Le monde de l’entreprise n’a cependant pas attendu le grand public pour plébisciter les logiciels libres depuis de nombreuses années. La grande majorité des sites web sont motorisés par des technologies libres (serveur LAMP, Drupal/Wordpress/Plone, etc.), de même que les serveurs d’entreprise, les supercalculateurs etc.
Le succès du libre a conduit à l’élargissement de son champ depuis plusieurs années, tendance favorisée par l’apparition d’environnements de bureau simples d’usage, incitant encore les entreprises et les particuliers à se tourner vers les logiciels libres (ou à l’envisager).
Ce mouvement d’adoption s’est traduit dans le secteur public par l’engagement progressif de certaines administrations pionnières (l’Administration française fait figure de pionnière en la matière au niveau international) ouvrant la voie à l’adoption des logiciels libres par un nombre croissant d’Administrations et de Gouvernements dans le monde (Union européenne, Brésil, Norvège, Espagne, Italie, Québec, Inde etc..).
En France des initiatives sont menées depuis plus de dix ans à tous les échelons de l’Administration, des collectivités locales jusqu’aux ministères et les institutions les plus prestigieuses (notamment l’Assemblée Nationale2, le Ministère des Finances et de l’Économie3, la Gendarmerie Nationale4).

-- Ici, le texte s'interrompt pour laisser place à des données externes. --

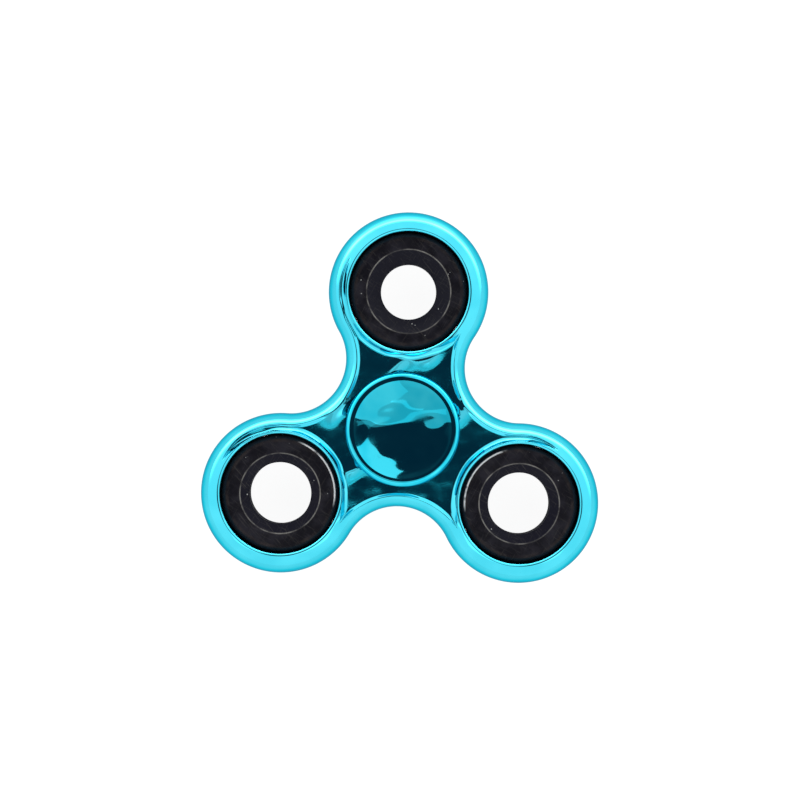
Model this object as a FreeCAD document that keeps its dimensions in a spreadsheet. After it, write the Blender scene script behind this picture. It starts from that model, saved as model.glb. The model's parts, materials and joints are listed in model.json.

En synthèse, le mouvement du logiciel libre, après s’être structuré et rationalisé dans le début des années 2000, est aujourd’hui en expansion rapide dans de très nombreux secteurs industriels, et notamment des secteurs sensibles tels que l’aéronautique, qui voient des logiciels libres quotidiennement déployés au sein d’applications et de services critiques.